W 2007 r. Sejmik Województwa Małopolskiego opracował listę wojewódzkich szpitali do przekształcenia. Uchwała ta, jak przypominają związki zawodowe działające w szpitalu na Ciągłówce, preferowała spółki pracownicze.
- Sam Wojciech Kozak z zarządu wojewódzkiego małopolskiego namawiał nas, byśmy takie spółki zakładali - tłumaczy Jerzy Giedrojć, przewodniczący związków zawodowych pracowników WSR. Odbywały się spotkania załogi z prawnikami i ze specjalistami ds. przekształceń ze Śląska, którzy mieli przygotować ją do przejęcia szpitala.
- Aż nagle, nie wiadomo dlaczego, koncepcja ta się zmienia i zaczyna się mówić, że lepsza byłaby spółka samorządowa wojewódzka lub powiatowa - mówi Giedrojć. - Niedawno przyjechał do nas wicestarosta Skupień i Wojciech Kozak. Spotkali się z załogą i przekonywali nas, że najlepszym rozwiązaniem będzie, jeżeli organem założycielskim zostanie nie województwo, ale powiat tatrzański.
Mówiono, że są plany utworzenia tu w Zakopanem kurortu-uzdrowiska. Ale wszystko to jakieś mętne, niejasne było. Ot, taki przedwyborczy bełkot! Ogromnie to wszystko wzburzyło załogę! Związki zawodowe wystosowały pismo do dyrekcji szpitala z protestem przeciwko takiemu przekształceniu.
- Kilka dni temu nasz szpitala otrzymał od ministra zdrowia certyfikat ISO, który mają tylko trzy szpitale w Małopolsce, i nagle ktoś chce przejąć nasz szpital - zaznacza szef związków. Pracownicy tej placówki, gdzie aż 70 proc. pacjentów jest z terenu całej Polski, uważają, że przejęcie przez powiat ograniczy liczbę przyjmowanych chorych, co doprowadzi do redukcji etatów i zwolnień.
Pełni obaw są też pacjenci. - Leczę się tu już dwa tygodnie i naprawdę jest super opieka, a jaki sprzęt rehabilitacyjny! - zachwyca się pani Asia, pacjentka z Krakowa. - Nie ma się co zastanawiać. Wiadomo, że lepszy jest nadzór wojewódzki niż powiatu! Korzystniejsze jest to pod każdym względem, na przykład finansowym.

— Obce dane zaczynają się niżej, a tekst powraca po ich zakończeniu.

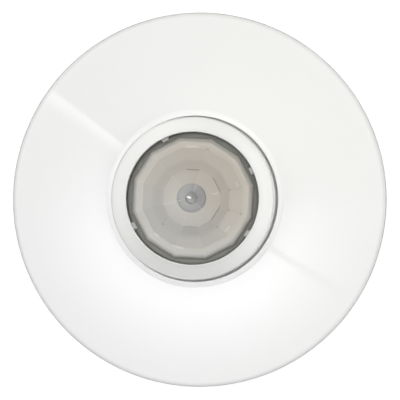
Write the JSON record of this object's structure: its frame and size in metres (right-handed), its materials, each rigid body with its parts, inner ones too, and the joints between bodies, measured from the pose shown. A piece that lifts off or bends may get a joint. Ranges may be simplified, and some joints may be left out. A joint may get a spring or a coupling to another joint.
{
  "type": "motion sensor",
  "caption": "Round ceiling motion sensor: cone-shaped cover, raised ring with a faceted milky lens, twist-off head on a flat mounting plate.",
  "frame": {"origin": "centre of the flat back, on the ceiling face", "axes": "+Z out of the ceiling, through the middle of the lens; +X towards one box screw slot"},
  "size_m": [0.1156, 0.1156, 0.0394],
  "materials": {
    "cover_white": "gloss moulded plastic",
    "ring_white": "gloss moulded plastic",
    "plate_white": "satin moulded plastic",
    "housing_white": "satin moulded plastic",
    "lens_milky": "milky translucent plastic",
    "gasket_grey": "closed-cell foam",
    "clamp_grey": "satin moulded plastic",
    "zinc_steel": "zinc-plated steel",
    "tinned_metal": "tinned copper",
    "gold_wire": "gold-plated wire",
    "can_steel": "nickel-plated steel",
    "sensor_window": "coated silicon",
    "crystal_ceramic": "unglazed ceramic",
    "board_green": "solder-masked glass fibre",
    "black_plastic": "satin moulded plastic",
    "chip_black": "moulded epoxy",
    "trimmer_blue": "satin moulded plastic",
    "dial_white": "satin moulded plastic",
    "button_white": "satin moulded plastic",
    "relay_amber": "gloss moulded plastic",
    "terminal_green": "satin moulded plastic",
    "led_red": "tinted clear epoxy",
    "light_sensor_face": "glazed ceramic",
    "capacitor_can": "bare aluminium",
    "capacitor_sleeve": "shrunk sleeve",
    "chip_tan": "fired ceramic"
  },
  "bodies": {
    "mounting_plate": {"mounting_plate": "plate_white"},
    "sensor_head": {"front_cover": "cover_white", "back_housing": "housing_white", "housing_screws": "zinc_steel", "circuit_board": "board_green", "board_screws": "zinc_steel", "sensor_holder": "black_plastic", "heat_sensor_base": "can_steel", "heat_sensor_can": "can_steel", "heat_sensor_window": "sensor_window", "heat_sensor_crystal": "crystal_ceramic", "heat_sensor_leads": "gold_wire", "indicator_led": "led_red", "indicator_leads": "tinned_metal", "light_sensor": "light_sensor_face", "light_sensor_leads": "tinned_metal", "switch_body": "black_plastic", "switch_terminals": "tinned_metal", "trimmer_bodies": "trimmer_blue", "trimmer_terminals": "tinned_metal", "relay_case": "relay_amber", "relay_pins": "tinned_metal", "terminal_block": "terminal_green", "terminal_screws": "zinc_steel", "terminal_clamps": "zinc_steel", "terminal_pins": "tinned_metal", "controller_chip": "chip_black", "controller_leads": "tinned_metal", "amplifier_chip": "chip_black", "amplifier_leads": "tinned_metal", "voltage_regulator": "chip_black", "regulator_leads": "tinned_metal", "flat_capacitor_cans": "capacitor_can", "flat_capacitor_bases": "black_plastic", "tall_capacitor": "capacitor_sleeve", "tall_capacitor_leads": "tinned_metal", "diodes": "chip_black", "chip_resistors": "chip_black", "chip_capacitors": "chip_tan"},
    "lens_ring": {"lens_ring": "ring_white", "fresnel_lens": "lens_milky", "lens_gasket": "gasket_grey", "lens_retainer": "clamp_grey"},
    "setup_button": {"setup_button": "button_white"},
    "time_dial": {"time_dial": "dial_white"},
    "light_dial": {"light_dial": "dial_white"}
  },
  "joints": [
    {"name": "head_twist", "type": "hinge", "parent": "mounting_plate", "child": "sensor_head", "pos_m": [0, 0, 0.003], "axis": [0, 0, 1], "range_deg": [0, 25]},
    {"name": "lens_ring_twist", "type": "hinge", "parent": "sensor_head", "child": "lens_ring", "pos_m": [0, 0, 0.02], "axis": [0, 0, 1], "range_deg": [0, 24]},
    {"name": "setup_button_press", "type": "slide", "parent": "sensor_head", "child": "setup_button", "axis": [0, 0, -1], "range_m": [0, 0.0003], "stiffness_N_per_m": 800},
    {"name": "time_dial_turn", "type": "hinge", "parent": "sensor_head", "child": "time_dial", "pos_m": [-0.0106, -0.0096, 0.0125], "axis": [0, 0, 1], "range_deg": [-135, 135]},
    {"name": "light_dial_turn", "type": "hinge", "parent": "sensor_head", "child": "light_dial", "pos_m": [0.0106, -0.0096, 0.0125], "axis": [0, 0, 1], "range_deg": [-135, 135]}
  ]
}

Wicestarosta Skupień, który jest przewodniczącym rady społecznej szpitala, uważa, że to właśnie przejęcie szpitala przez spółkę pracowniczą jest wysoce niepokojące. - Może ktoś potem przejąć udziały od pracowników, a jak historia pokazuje może być z tym różnie - podkreśla. - Wojciech Kozak uważa, że najlepiej będzie, jeżeli szpital pozostanie w układzie samorządowym. Z województwa otrzymaliśmy zapytanie, czy powiat jest zainteresowany przejęciem szpitala. Na najbliższej sesji radni podejmą uchwałę. Ostateczna decyzja należy do sejmiku.
Skupień oddala zarzut jakoby ograniczyłoby to dostęp pacjentów do szpitala rehabilitacyjnego. Wyklucza też fuzję ze szpitalem na Kamieńcu, czego obawiają się pracownicy WSR. - Nie wszyscy pracownicy są przeciwni przejęciu szpitala przez powiat.
Tylko ci ze związku zawodowego, który powstał niedawno - tłumaczy Skupień. - "Solidarność" uważa, że będzie to z korzyścią dla szpitala. Wicestarosta nie dodał, iż wiceprzewodniczącą "Solidarności" jest jego żona, która pracuje w tym szpitalu jako rehabilitantka.